** Start of Source data **

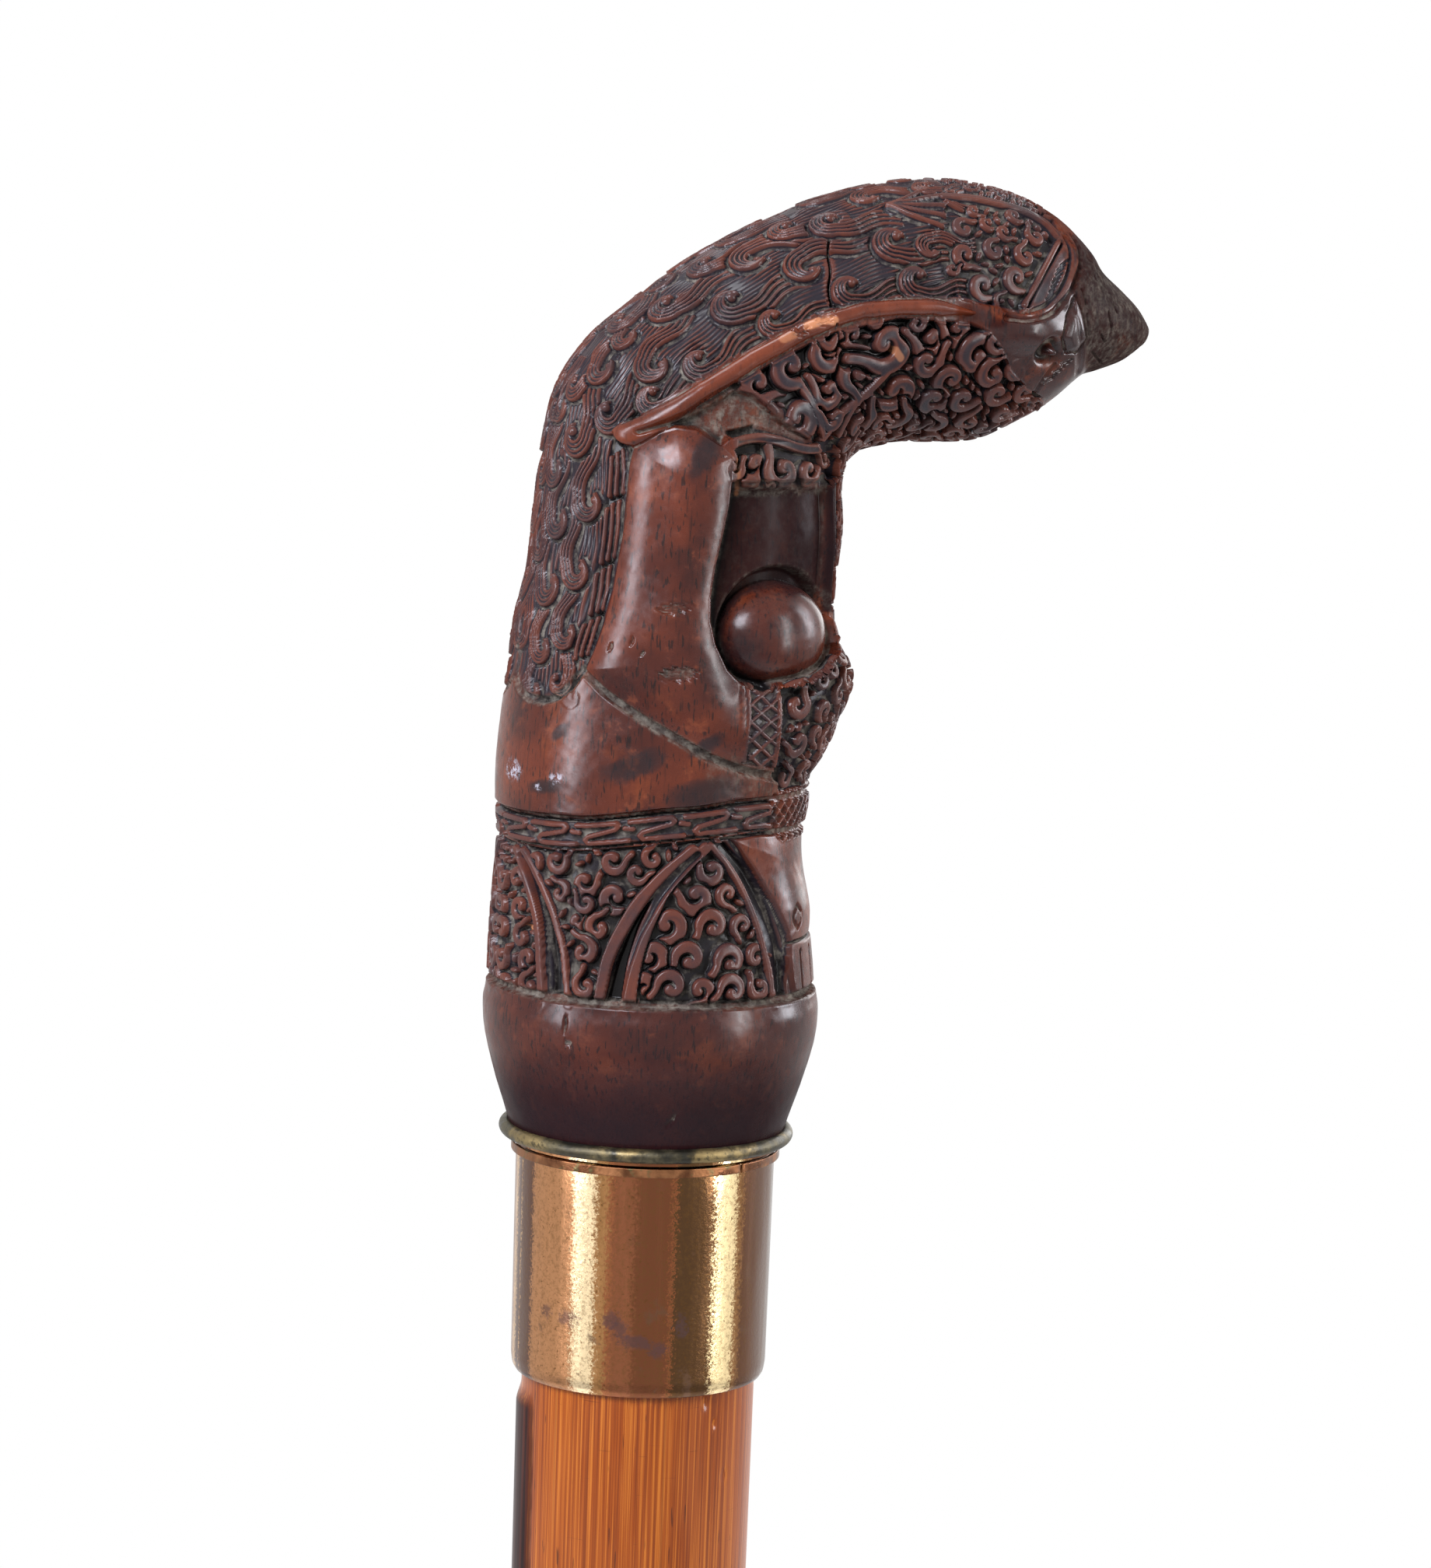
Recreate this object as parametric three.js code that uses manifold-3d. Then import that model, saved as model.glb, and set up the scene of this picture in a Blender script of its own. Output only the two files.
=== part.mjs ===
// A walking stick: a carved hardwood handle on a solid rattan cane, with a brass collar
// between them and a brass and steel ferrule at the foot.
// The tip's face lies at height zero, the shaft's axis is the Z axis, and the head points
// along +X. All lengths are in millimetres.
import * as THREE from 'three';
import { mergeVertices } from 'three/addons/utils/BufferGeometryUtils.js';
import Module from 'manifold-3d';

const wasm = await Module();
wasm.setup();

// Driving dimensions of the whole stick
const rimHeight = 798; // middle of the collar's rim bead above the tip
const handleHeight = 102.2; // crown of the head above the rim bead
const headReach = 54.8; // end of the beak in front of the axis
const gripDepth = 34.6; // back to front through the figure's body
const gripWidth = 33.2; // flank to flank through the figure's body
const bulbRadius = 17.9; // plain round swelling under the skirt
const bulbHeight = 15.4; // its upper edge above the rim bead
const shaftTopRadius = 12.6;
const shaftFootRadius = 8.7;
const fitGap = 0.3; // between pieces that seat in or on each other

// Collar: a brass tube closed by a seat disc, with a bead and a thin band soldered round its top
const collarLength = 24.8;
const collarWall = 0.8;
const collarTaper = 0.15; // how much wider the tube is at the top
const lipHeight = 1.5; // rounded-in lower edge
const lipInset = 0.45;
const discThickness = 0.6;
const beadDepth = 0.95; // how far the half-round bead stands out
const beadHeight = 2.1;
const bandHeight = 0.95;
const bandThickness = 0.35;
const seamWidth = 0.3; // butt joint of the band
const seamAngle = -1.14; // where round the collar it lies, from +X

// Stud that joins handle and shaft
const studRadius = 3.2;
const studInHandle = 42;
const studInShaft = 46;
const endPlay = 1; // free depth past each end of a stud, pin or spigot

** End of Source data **

Work required:
Only the lines from the beginning of the material to the line containing "wasm.setup();" should be echoed, verbatim and in full.

Solution for this problem:
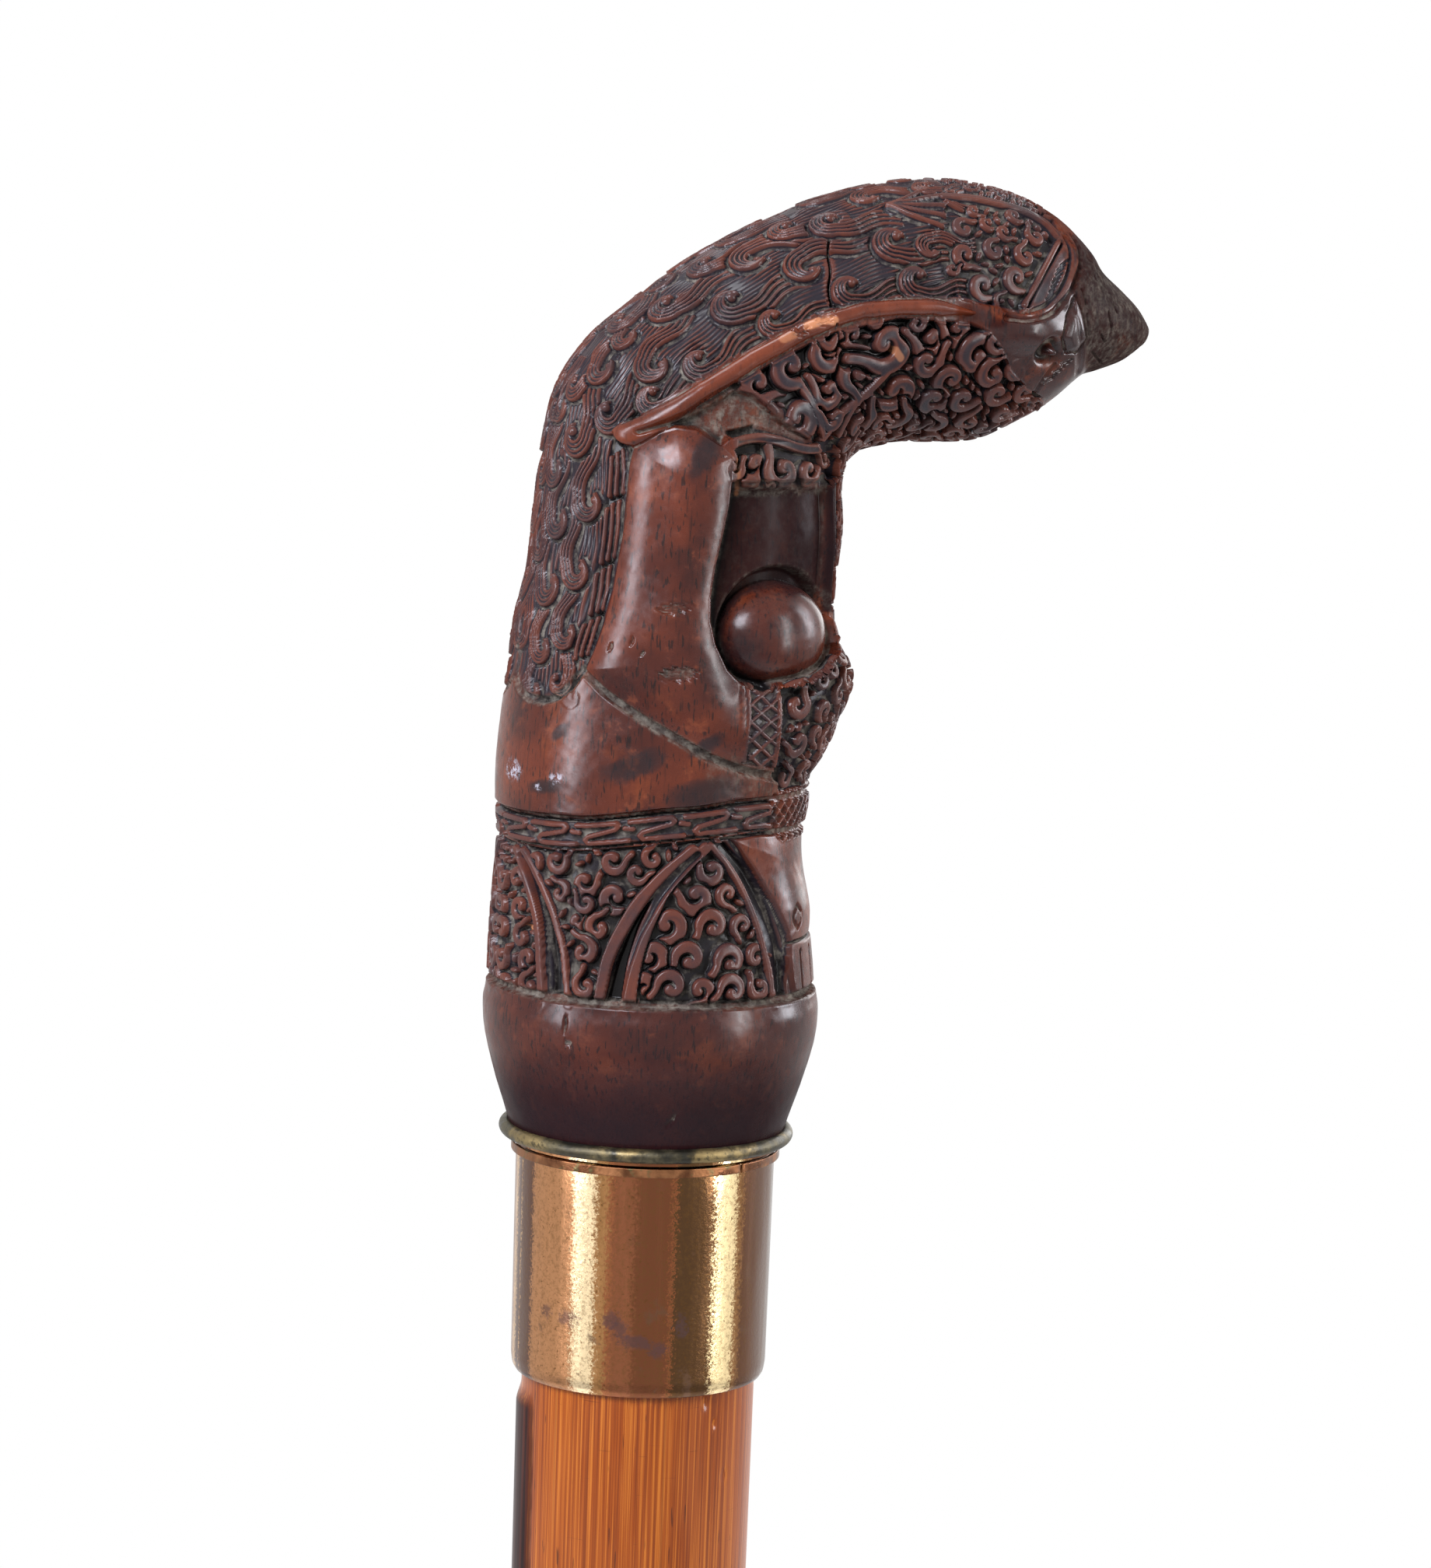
Recreate this object as parametric three.js code that uses manifold-3d. Then import that model, saved as model.glb, and set up the scene of this picture in a Blender script of its own. Output only the two files.
=== part.mjs ===
// A walking stick: a carved hardwood handle on a solid rattan cane, with a brass collar
// between them and a brass and steel ferrule at the foot.
// The tip's face lies at height zero, the shaft's axis is the Z axis, and the head points
// along +X. All lengths are in millimetres.
import * as THREE from 'three';
import { mergeVertices } from 'three/addons/utils/BufferGeometryUtils.js';
import Module from 'manifold-3d';

const wasm = await Module();
wasm.setup();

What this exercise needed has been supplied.